The other exit was completely on the opposite side of the park too, so we now had to maneuver our way though monkey hell all over again. Then, as we stood there debating on how to get out of this horror movie, I was almost knocked over by a strong shove on my left hip. “What the hell?” I said. Then I looked down and this freakishly looking half monkey/half devil with white eyes and long fingers nails just stood between Anthony and the ranger doing nothing but staring at me. And for some reason, I couldn’t do anything but stare back. I wanted to run, but I couldn’t; my feet were frozen.
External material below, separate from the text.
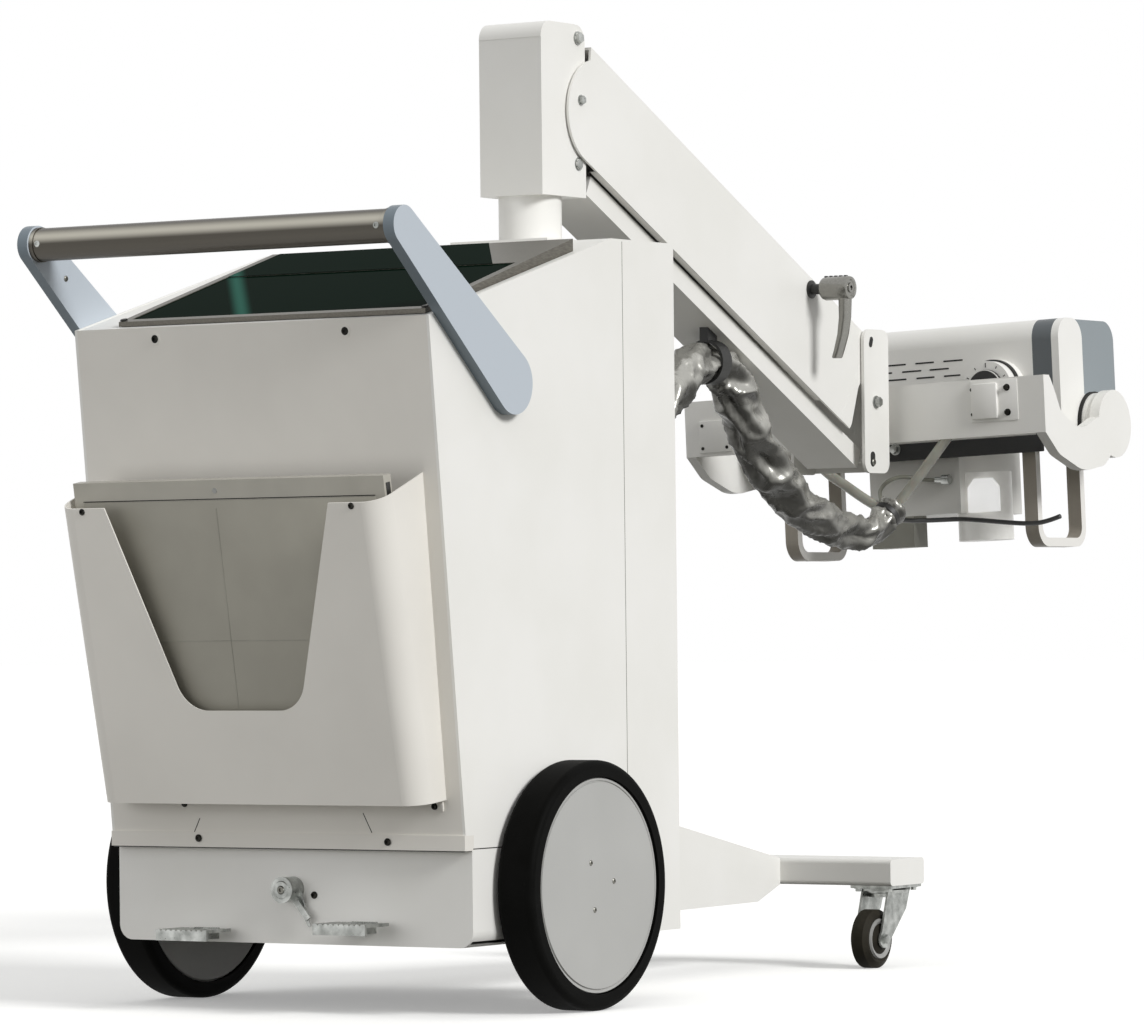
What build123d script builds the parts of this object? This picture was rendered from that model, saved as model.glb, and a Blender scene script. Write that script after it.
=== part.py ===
from build123d import *
import os
from math import atan2, cos, degrees, hypot, pi, radians, sin, tan

# Mobile x-ray machine: wheeled cabinet, swivelling column head, parallelogram arm, rolling yoke and
# tilting tube head. X runs forward to the tube head, Y to the left, Z up from the floor.
# Lengths are in millimetres. X counts from the rear axle; OFFSET_X moves the whole machine so that the
# origin is under the middle of its outline.

# Running clearance between a pin and its bore
RUN = 0.05

# Cabinet
CAB_HALF = 275.0
SHEET = 4.0
BASE_Z = 88.0
DECK_Z = 209.0
FLANGE_Z = 228.0
REAR_LOW_X = -214.0
REAR_TOP_X = -283.0
REAR_TOP_Z = 869.0
KNEE_X = 132.0
SEAM_X = 157.0
FRONT_X = 281.0
CAB_TOP_Z = 983.0
BASE_REAR_X = -200.0
BASE_ROUND = 20.0
POWER_LONG = 120.0
POWER_HALF = 190.0
POWER_TALL = 200.0

# Screen frame on the sloping deck: a wedge that stands a little steeper than the deck
SCREEN_RIGHT_INSET = 13.0
SCREEN_LEFT_INSET = 62.0
SCREEN_REAR = 12.0
SCREEN_LONG = 333.0
SCREEN_REAR_TALL = 6.0
SCREEN_FRONT_TALL = 16.0
SCREEN_RAIL = 12.0
GLASS_THICK = 4.0
GLASS_SUNK = 1.0
SHELF_LONG = 120.0

# Push handle
GRIP_X = -354.0
GRIP_Z = 975.5
GRIP_R = 21.0
HANDLE_R = 24.5
HANDLE_FOOT_X = -118.0
HANDLE_FOOT_Z = 790.0
HANDLE_FOOT_R = 40.0
HANDLE_THICK = 16.0

# Detector pocket, measured up along the leaning rear panel and out from it
POCKET_Z = 272.0
POCKET_HALF = 250.0
POCKET_LIP = 380.0
POCKET_EARS = 407.0
POCKET_DEEP_LOW = 56.0
POCKET_DEEP_TOP = 98.0
POCKET_ROUND = 28.0
POCKET_SHEET = 2.0
CUT_TOP_HALF = 182.0
CUT_LOW_HALF = 88.0
CUT_FLOOR = 120.0
CUT_ROUND = 45.0

# Detector
PANEL_WIDTH = 480.0
PANEL_TALL = 409.0
PANEL_THICK = 16.0
PANEL_OUT = 46.0
PANEL_LEAN = 3.6

# Brake pedals and latch on the rear of the base
PEDAL_WIDTH = 80.0
PEDAL_LONG = 52.0
PEDAL_PLATE = 4.0
PEDAL_RIB = 14.0
PEDAL_OUT = 10.0
PEDAL_GROOVES = 9
KNOB_Y = -2.0
KNOB_Z = 157.0
KNOB_R = 16.0
KNOB_LONG = 26.0

# Rear wheels
WHEEL_R = 158.0
WHEEL_GAP = 5.0
TYRE_WIDTH = 54.0
TYRE_ROUND = 9.0
RIM_R = 137.0
RIM_LIP = 12.0
DISC_WIDTH = 50.0
DISC_DISH = 12.0
HUB_CAP_R = 34.0
AXLE_R = 12.0

# Front leg and crossbeam
LEG_HALF = 60.0
LEG_ROOT_Z = 277.0
LEG_HEEL_X = 827.0
LEG_HEEL_Z = 93.0
BEAM_X = 935.0
BEAM_DEPTH = 94.0
BEAM_HALF = 240.0
BEAM_LOW = 115.0
BEAM_TALL = 37.0
BEAM_ROUND = 6.0

# Casters
CASTER_Y = 205.0
CASTER_R = 41.0
CASTER_TRAIL = 42.0
CASTER_WIDTH = 30.0
CASTER_HUB_R = 26.0
CASTER_PLATE = 84.0
CASTER_PLATE_WIDE = 66.0
CASTER_SHEET = 4.0
CASTER_RACE_R = 30.0
CASTER_RACE = 12.0
CASTER_PIN_R = 5.0
CHEEK_THICK = 3.0
CHEEK_GAP = 4.0
KING_R = 6.0

# Column
COLUMN_X = 358.0
COLUMN_R = 42.5
HOUSING_FRONT = 436.0
HOUSING_HALF = 78.0
HOUSING_TOP = 1000.0
SPIGOT_R = 22.0
SPIGOT_LONG = 90.0
SWIVEL_GAP = 2.0
HEAD_REAR = 313.0
HEAD_FRONT = 420.0
HEAD_HALF = 50.0
HEAD_Z = 1061.0
HEAD_TOP = 1294.0
HEAD_ROUND = 22.0
HEAD_WALL = 6.0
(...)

All I could do was stand there and look into its evil eyes.

 

Evidently this was the wrong thing to do, because this creature must have mistook it as an act of aggressiveness, because along with showing me it’s teeth, it let out a very long and very loud hiss in my direction. It was just like in the Omen, when Lee Remick took Damien to the zoo and the monkeys sensed that the devil nearby so they began attacking them.

And the rest is a blur. I vaguely remember running fast toward the right exit, dodging tourists and flying monkeys along the way, but that’s about it. The next thing I knew, I was in the safety of a bar, vowing never to go outside again.